You can change the struct fields from f64 to Option<f64> and it will work with the same json format. So you can actually keep the serialization code the same if you want and only add the Option on the deserialization side. But the round trip will not be perfect. None, Some(f64::NAN), Some(f64::INFINITY), and Some(f64::NEG_INFINITY) all serialize to null, but null only deserializes to None. If you're fine with getting None instead of a deserialization error in those cases, this should be a satisfactory workaround.

use serde::{Deserialize, Serialize};

#[derive(Deserialize, Serialize)]
pub struct Foo {
    pub my_float: f64,
}

#[derive(Deserialize, Serialize)]
pub struct FooOption {
    pub my_float: Option<f64>,
}

#[test]
fn serde_json_option_f64() {
    assert!(test_round_trip(None, "null").is_none());
    assert!(test_round_trip(Some(f64::NAN), "null").is_none());
    assert!(test_round_trip(Some(f64::NEG_INFINITY), "null").is_none());
    assert!(test_round_trip(Some(f64::INFINITY), "null").is_none());
    assert_round_trip_eq(Some(1.1), "1.1");
    assert_round_trip_eq(Some(-100.0), "-100.0");
    assert_round_trip_eq(Some(0.0), "0.0");
    assert_round_trip_eq(Some(f64::MIN), "-1.7976931348623157e308");
    assert_round_trip_eq(Some(f64::MAX), "1.7976931348623157e308");
    assert_round_trip_eq(Some(f64::MIN_POSITIVE), "2.2250738585072014e-308");
    assert_round_trip_eq(Some(f64::EPSILON), "2.220446049250313e-16");
}

#[test]
fn serde_json_f64_to_option() {
    assert!(test_round_trip_to_opt(f64::NAN, "null").is_none());
    assert!(test_round_trip_to_opt(f64::NEG_INFINITY, "null").is_none());
    assert!(test_round_trip_to_opt(f64::INFINITY, "null").is_none());
    assert_round_trip_to_opt_eq(1.1, "1.1");
    assert_round_trip_to_opt_eq(-100.0, "-100.0");
    assert_round_trip_to_opt_eq(0.0, "0.0");
    assert_round_trip_to_opt_eq(f64::MIN, "-1.7976931348623157e308");
    assert_round_trip_to_opt_eq(f64::MAX, "1.7976931348623157e308");
    assert_round_trip_to_opt_eq(f64::MIN_POSITIVE, "2.2250738585072014e-308");
    assert_round_trip_to_opt_eq(f64::EPSILON, "2.220446049250313e-16");
}

fn assert_round_trip_eq(my_float: Option<f64>, expected_json: &str) {
    assert_eq!(my_float, test_round_trip(my_float, expected_json));
}

fn assert_round_trip_to_opt_eq(my_float: f64, expected_json: &str) {
    assert_eq!(Some(my_float), test_round_trip_to_opt(my_float, expected_json));
}

fn test_round_trip(my_float: Option<f64>, expected_json: &str) -> Option<f64> {
    let s = serde_json::to_string(&FooOption { my_float }).unwrap();
    assert_eq!(s, format!("{{\"my_float\":{expected_json}}}"));
    serde_json::from_str::<FooOption>(&s).unwrap().my_float
}

fn test_round_trip_to_opt(my_float: f64, expected_json: &str) -> Option<f64> {
    let s = serde_json::to_string(&Foo { my_float }).unwrap();
    assert_eq!(s, format!("{{\"my_float\":{expected_json}}}"));
    serde_json::from_str::<FooOption>(&s).unwrap().my_float
}

dnut avatar Aug 19 '23 18:08 dnut

Is there a workaround that does not involve wraping all library types that contains floats, to make custom serualizers for them?
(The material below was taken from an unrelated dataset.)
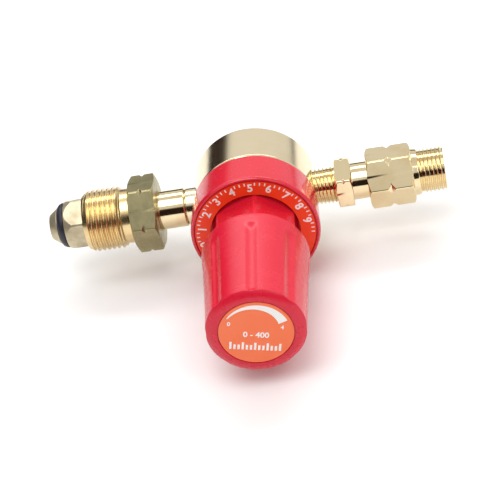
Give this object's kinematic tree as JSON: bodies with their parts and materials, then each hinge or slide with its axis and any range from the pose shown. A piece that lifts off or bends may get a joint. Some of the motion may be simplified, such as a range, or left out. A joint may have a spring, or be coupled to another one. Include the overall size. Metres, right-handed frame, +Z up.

xNxExOx avatar Dec 06 '23 06:12 xNxExOx

I solved this issue by using https://crates.io/crates/json5 over json

patrickelectric avatar Dec 06 '23 09:12 patrickelectric

My workaround was to add add #[serde(deserialize_with = "..."] to all f64 fields. Cumbersome and not applicable for all cases, but concise for the simple ones:

#[derive(Serialize, Deserialize)]
pub struct MyStruct {
    #[serde(deserialize_with = "deserialize_f64_null_as_nan")]
    pub field: f64,
}

/// A helper to deserialize `f64`, treating JSON null as f64::NAN.
/// See https://github.com/serde-rs/json/issues/202
fn deserialize_f64_null_as_nan<'de, D: Deserializer<'de>>(des: D) -> Result<f64, D::Error> {
    let optional = Option::<f64>::deserialize(des)?;
    Ok(optional.unwrap_or(f64::NAN))
}

deserialize_f64_null_as_nan() could be made generic over f32/f64 with some effort.